Members of Parliament have unanimously supported the Motion to grant leave to Hon. Paul Akamba (Busiki County) to introduce a private member’s Bill on Patient’s Rights and Responsibilities.
The Bill intends to improve the quality of healthcare services received by patients; empower patients to participate in the process of seeking or receiving healthcare and ensure ethical treatment of persons seeking or receiving healthcare.
It also seeks to enhance patient-provider relationship and provide for responsibilities of patients to follow the plan of care, provide complete and accurate health information and be accountable of the outcome if he or she refuses treatment or fails to properly follow instructions.

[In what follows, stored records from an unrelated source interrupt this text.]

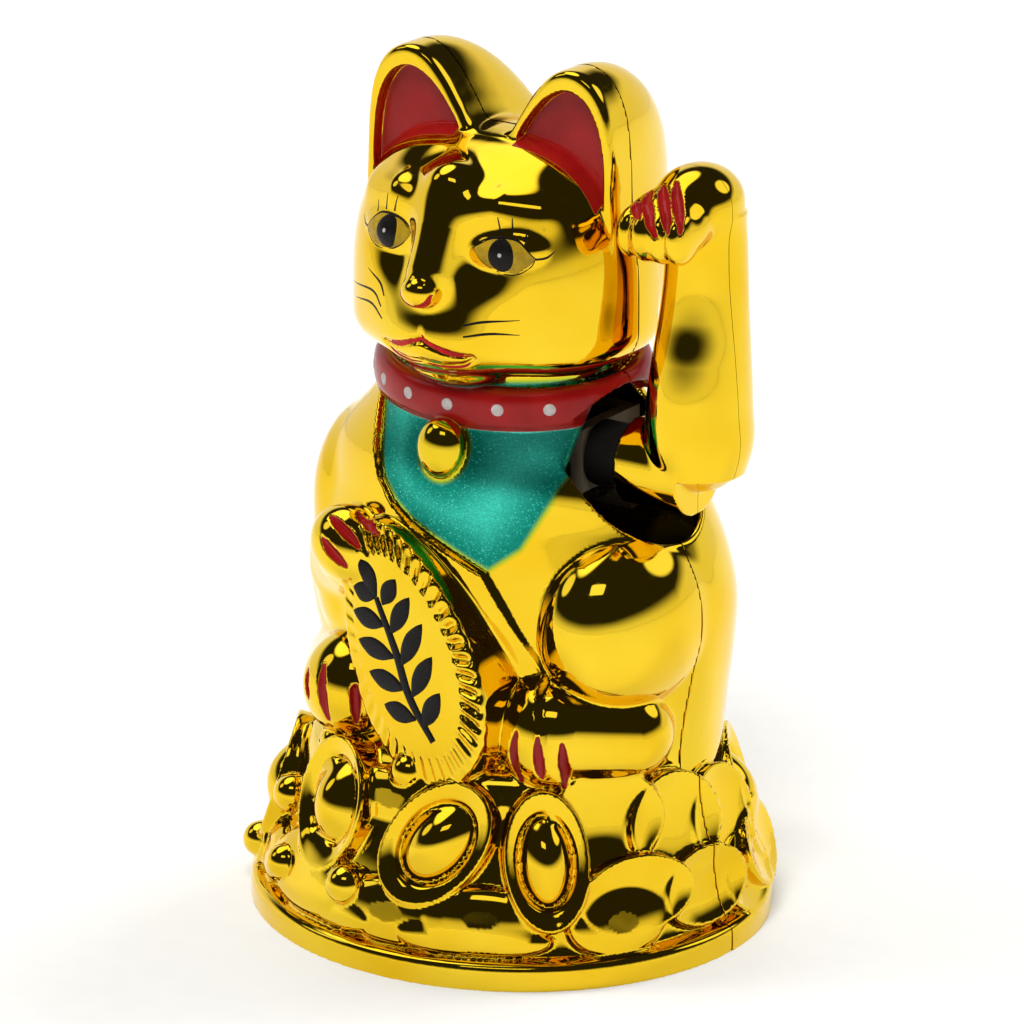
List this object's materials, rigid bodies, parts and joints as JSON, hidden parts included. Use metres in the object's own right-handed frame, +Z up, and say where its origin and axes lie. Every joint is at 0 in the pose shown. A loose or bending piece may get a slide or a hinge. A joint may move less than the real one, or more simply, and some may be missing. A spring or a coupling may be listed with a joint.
{
  "type": "beckoning cat figurine",
  "caption": "Seated cat figurine on a base heaped with ingots, holding a tablet, with a hollow two-part casing and one raised arm that swings on a battery-driven pendulum.",
  "frame": {"origin": "middle of the oval base, on the plane that the figurine stands on", "axes": "+Z up, -Y the way the cat faces, +X the cat's left, the side of the swinging arm"},
  "size_m": [0.0936, 0.0868, 0.1505],
  "materials": {
    "gold_casing": "polished",
    "gold_arm": "polished",
    "gold_cover": "gloss",
    "dark_plastic": "satin",
    "pale_plastic": "satin",
    "steel": "satin",
    "magnet": "satin",
    "plated_contact": "gloss",
    "board": "satin",
    "bobbin": "satin",
    "copper": "gloss",
    "component_black": "satin",
    "resistor_tan": "satin",
    "cell_jacket": "gloss",
    "red_insulation": "satin",
    "black_insulation": "satin"
  },
  "bodies": {
    "casing": {"front_shell": "gold_casing", "rear_shell": "gold_casing", "base_cover": "gold_cover", "pivot_bracket": "pale_plastic", "circuit_board": "board", "coil_bobbin": "bobbin", "coil_winding": "copper", "transistor": "component_black", "capacitor": "component_black", "resistors": "resistor_tan", "battery_cell": "cell_jacket", "battery_spring": "plated_contact", "positive_contact": "plated_contact", "negative_contact": "plated_contact", "positive_lead": "red_insulation", "negative_lead": "black_insulation", "cover_screws": "steel", "board_screws": "steel", "bracket_screws": "steel"},
    "arm": {"arm_front_half": "gold_arm", "arm_rear_half": "gold_arm", "arm_connector": "dark_plastic", "pivot_axle": "steel", "axle_clips": "steel", "swing_lever": "pale_plastic", "counterweight": "steel", "lever_magnet": "magnet"},
    "door": {"battery_door": "gold_cover"}
  },
  "joints": [
    {"name": "arm_swing", "type": "hinge", "parent": "casing", "child": "arm", "pos_m": [0, -0.001, 0.084], "axis": [1, 0, 0], "range_deg": [-15, 15]},
    {"name": "battery_door_slide", "type": "slide", "parent": "casing", "child": "door", "axis": [0, -1, 0], "range_m": [0, 0.006]}
  ]
}
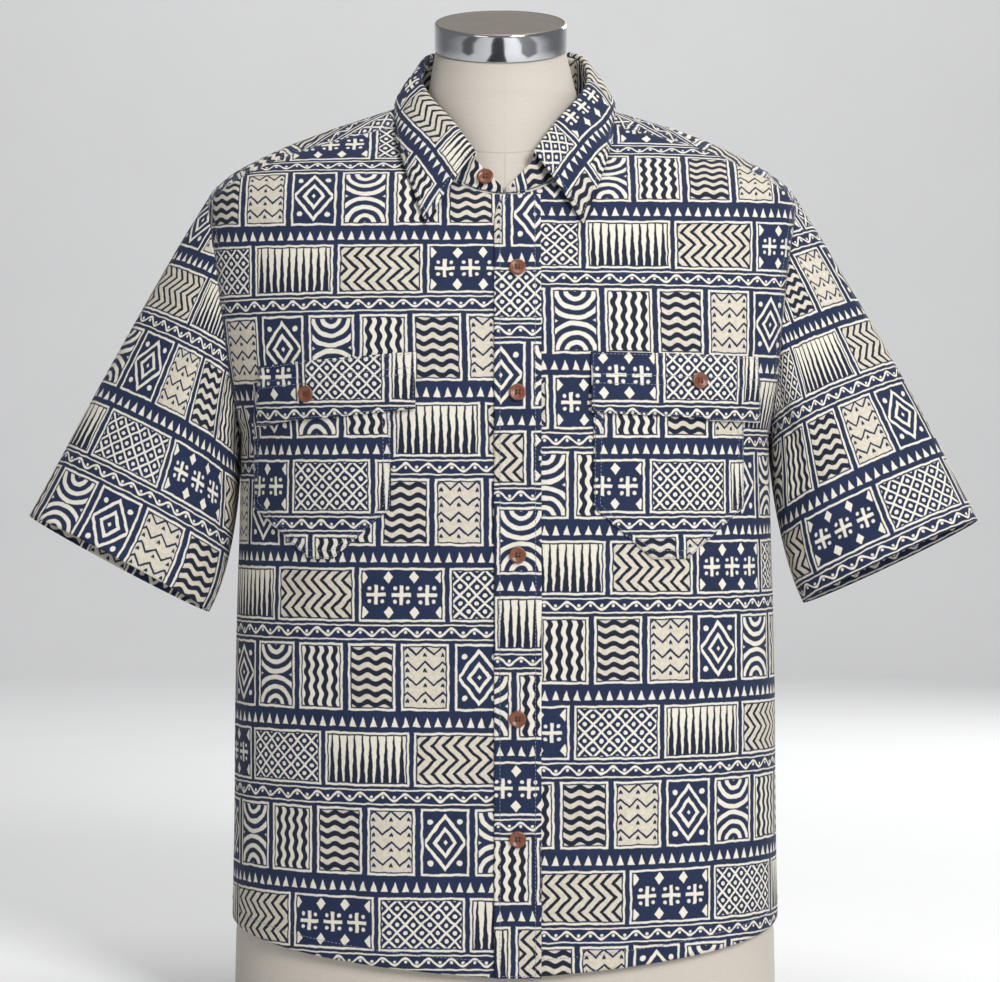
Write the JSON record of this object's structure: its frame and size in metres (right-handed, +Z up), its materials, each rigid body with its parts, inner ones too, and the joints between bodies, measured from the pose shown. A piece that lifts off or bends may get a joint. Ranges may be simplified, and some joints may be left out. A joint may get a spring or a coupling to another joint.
{
  "type": "short-sleeved hawaiian shirt on a dress form",
  "caption": "Short-sleeved button-front shirt with collar and flap pockets, worn by a limbless linen dress form with a steel neck cap.",
  "frame": {"origin": "middle of the dress form's flat base, on the surface it stands on", "axes": "+Z up, +Y to the shirt's back, +X to the right as seen from the front"},
  "size_m": [0.838, 0.2936, 0.9005],
  "materials": {
    "cloth": "printed cotton, navy ground with a cream pattern",
    "linen": "linen cover",
    "steel": "polished steel",
    "button": "satin coconut"
  },
  "bodies": {
    "root": {"dress_form": "linen", "neck_cap": "steel", "front_button_side": "cloth", "front_buttonhole_side": "cloth", "back": "cloth", "yoke": "cloth", "placket": "cloth", "collar_stand": "cloth", "collar_leaf": "cloth", "sleeve_left": "cloth", "sleeve_right": "cloth", "pocket_left": "cloth", "pocket_right": "cloth", "pocket_flap_left": "cloth", "pocket_flap_right": "cloth", "button_front_1": "button", "button_front_2": "button", "button_front_3": "button", "button_front_4": "button", "button_front_5": "button", "button_pocket_left": "button", "button_pocket_right": "button", "button_collar": "button"}
  },
  "joints": []
}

While making the case for the Bill on Wednesday, 10th January 2018, Akamba informed Parliament that despite the fact that the Ministry of Health adopted the Patient Charter of October 2009 that spells out that clients should receive quality and professional healthcare so as to improve the quality of life of all Ugandans, the privileges are not legally binding.
“The Ministry of Health recognizes clients’ rights to include: the right to services, information, non-discrimination, participation; to be treated with respect and courtesy, informed consent, confidentiality, timely intervention, privacy and safe environment and hence the need to codify these rights in the laws of Uganda,” he said.
Akamba noted that the there are no enforceable assurances that the patient will receive the deserved quality healthcare.
“This calls for a law to be enacted to ensure that patients’ rights are catered for and that the obligations and responsibilities of patients are also well articulated in the law,” he added.
Hon. Andrew Kiiza Kaluya (Kigulu South) said that the Bill would among others protect patients that are detained because they cannot meet their medical bills.
“Some of these patients are tortured, which is an infringement of human rights; others are denied medical attention because they are unable to pay and this puts their families in financial jeopardy,” he said.
The Minister of State for Health, Hon. Sarah Opendi Achieng, however, remarked that the Bill would have serious implications in the health sector.
“My concern is with the financial implications involved and the fact that the Bill will equally prompt a health workers Bill (to be presented),” she noted.
The Minister of State for Finance, Hon. David Bahati, said that they have no reservations with the Bill.
“If the Motion is talking about the rights of patients, we cannot stop it unless we examine and establish if it has a charge on the consolidated fund.”
The Deputy Speaker, Rt. Hon. Jacob Oulanyah, informed the House that the Bill does not violate any provision of the Constitution.